Instructions to follow: Would you output the whole listing below, exactly as it reads?

Collected material:
- - -

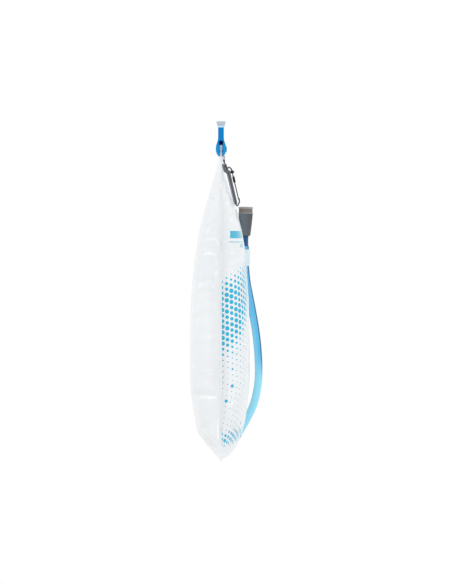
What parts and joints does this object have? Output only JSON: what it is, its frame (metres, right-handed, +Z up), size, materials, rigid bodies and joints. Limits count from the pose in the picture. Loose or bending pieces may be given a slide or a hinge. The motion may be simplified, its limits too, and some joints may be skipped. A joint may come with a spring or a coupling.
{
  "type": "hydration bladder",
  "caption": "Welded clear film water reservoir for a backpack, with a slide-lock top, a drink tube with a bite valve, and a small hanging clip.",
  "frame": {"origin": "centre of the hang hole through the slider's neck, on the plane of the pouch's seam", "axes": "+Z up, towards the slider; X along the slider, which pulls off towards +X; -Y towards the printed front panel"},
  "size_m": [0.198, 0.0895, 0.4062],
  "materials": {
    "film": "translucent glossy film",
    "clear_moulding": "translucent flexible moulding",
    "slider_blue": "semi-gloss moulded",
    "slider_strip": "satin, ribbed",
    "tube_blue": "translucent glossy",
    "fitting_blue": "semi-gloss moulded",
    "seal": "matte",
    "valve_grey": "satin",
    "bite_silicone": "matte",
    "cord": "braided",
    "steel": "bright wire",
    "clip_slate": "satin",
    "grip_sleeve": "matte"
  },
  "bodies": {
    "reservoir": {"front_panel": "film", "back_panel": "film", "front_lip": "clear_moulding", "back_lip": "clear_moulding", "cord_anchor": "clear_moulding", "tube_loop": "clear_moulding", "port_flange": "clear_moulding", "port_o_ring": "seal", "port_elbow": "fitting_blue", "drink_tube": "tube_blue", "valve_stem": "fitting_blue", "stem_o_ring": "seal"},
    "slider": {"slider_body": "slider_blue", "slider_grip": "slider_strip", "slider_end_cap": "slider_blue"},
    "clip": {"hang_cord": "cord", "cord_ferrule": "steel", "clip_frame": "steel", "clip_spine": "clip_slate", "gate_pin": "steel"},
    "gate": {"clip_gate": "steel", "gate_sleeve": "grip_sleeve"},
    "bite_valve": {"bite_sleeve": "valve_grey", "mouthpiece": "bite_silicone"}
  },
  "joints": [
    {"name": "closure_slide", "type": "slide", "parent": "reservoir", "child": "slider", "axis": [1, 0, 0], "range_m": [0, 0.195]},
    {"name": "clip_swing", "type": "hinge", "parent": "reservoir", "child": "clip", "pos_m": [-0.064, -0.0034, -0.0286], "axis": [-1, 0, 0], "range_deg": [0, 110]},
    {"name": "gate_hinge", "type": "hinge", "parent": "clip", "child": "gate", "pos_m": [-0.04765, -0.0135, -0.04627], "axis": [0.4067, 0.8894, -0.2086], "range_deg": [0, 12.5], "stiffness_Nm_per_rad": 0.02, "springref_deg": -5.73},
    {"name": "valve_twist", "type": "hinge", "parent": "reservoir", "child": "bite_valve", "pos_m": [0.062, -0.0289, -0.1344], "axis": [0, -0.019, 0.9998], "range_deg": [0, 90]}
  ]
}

- - -

Solved problem:
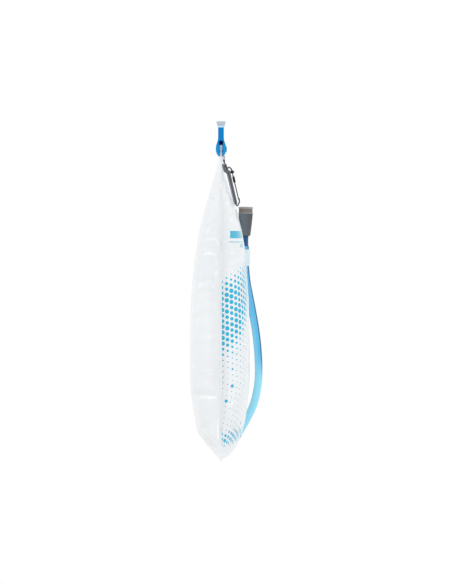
What parts and joints does this object have? Output only JSON: what it is, its frame (metres, right-handed, +Z up), size, materials, rigid bodies and joints. Limits count from the pose in the picture. Loose or bending pieces may be given a slide or a hinge. The motion may be simplified, its limits too, and some joints may be skipped. A joint may come with a spring or a coupling.
{
  "type": "hydration bladder",
  "caption": "Welded clear film water reservoir for a backpack, with a slide-lock top, a drink tube with a bite valve, and a small hanging clip.",
  "frame": {"origin": "centre of the hang hole through the slider's neck, on the plane of the pouch's seam", "axes": "+Z up, towards the slider; X along the slider, which pulls off towards +X; -Y towards the printed front panel"},
  "size_m": [0.198, 0.0895, 0.4062],
  "materials": {
    "film": "translucent glossy film",
    "clear_moulding": "translucent flexible moulding",
    "slider_blue": "semi-gloss moulded",
    "slider_strip": "satin, ribbed",
    "tube_blue": "translucent glossy",
    "fitting_blue": "semi-gloss moulded",
    "seal": "matte",
    "valve_grey": "satin",
    "bite_silicone": "matte",
    "cord": "braided",
    "steel": "bright wire",
    "clip_slate": "satin",
    "grip_sleeve": "matte"
  },
  "bodies": {
    "reservoir": {"front_panel": "film", "back_panel": "film", "front_lip": "clear_moulding", "back_lip": "clear_moulding", "cord_anchor": "clear_moulding", "tube_loop": "clear_moulding", "port_flange": "clear_moulding", "port_o_ring": "seal", "port_elbow": "fitting_blue", "drink_tube": "tube_blue", "valve_stem": "fitting_blue", "stem_o_ring": "seal"},
    "slider": {"slider_body": "slider_blue", "slider_grip": "slider_strip", "slider_end_cap": "slider_blue"},
    "clip": {"hang_cord": "cord", "cord_ferrule": "steel", "clip_frame": "steel", "clip_spine": "clip_slate", "gate_pin": "steel"},
    "gate": {"clip_gate": "steel", "gate_sleeve": "grip_sleeve"},
    "bite_valve": {"bite_sleeve": "valve_grey", "mouthpiece": "bite_silicone"}
  },
  "joints": [
    {"name": "closure_slide", "type": "slide", "parent": "reservoir", "child": "slider", "axis": [1, 0, 0], "range_m": [0, 0.195]},
    {"name": "clip_swing", "type": "hinge", "parent": "reservoir", "child": "clip", "pos_m": [-0.064, -0.0034, -0.0286], "axis": [-1, 0, 0], "range_deg": [0, 110]},
    {"name": "gate_hinge", "type": "hinge", "parent": "clip", "child": "gate", "pos_m": [-0.04765, -0.0135, -0.04627], "axis": [0.4067, 0.8894, -0.2086], "range_deg": [0, 12.5], "stiffness_Nm_per_rad": 0.02, "springref_deg": -5.73},
    {"name": "valve_twist", "type": "hinge", "parent": "reservoir", "child": "bite_valve", "pos_m": [0.062, -0.0289, -0.1344], "axis": [0, -0.019, 0.9998], "range_deg": [0, 90]}
  ]
}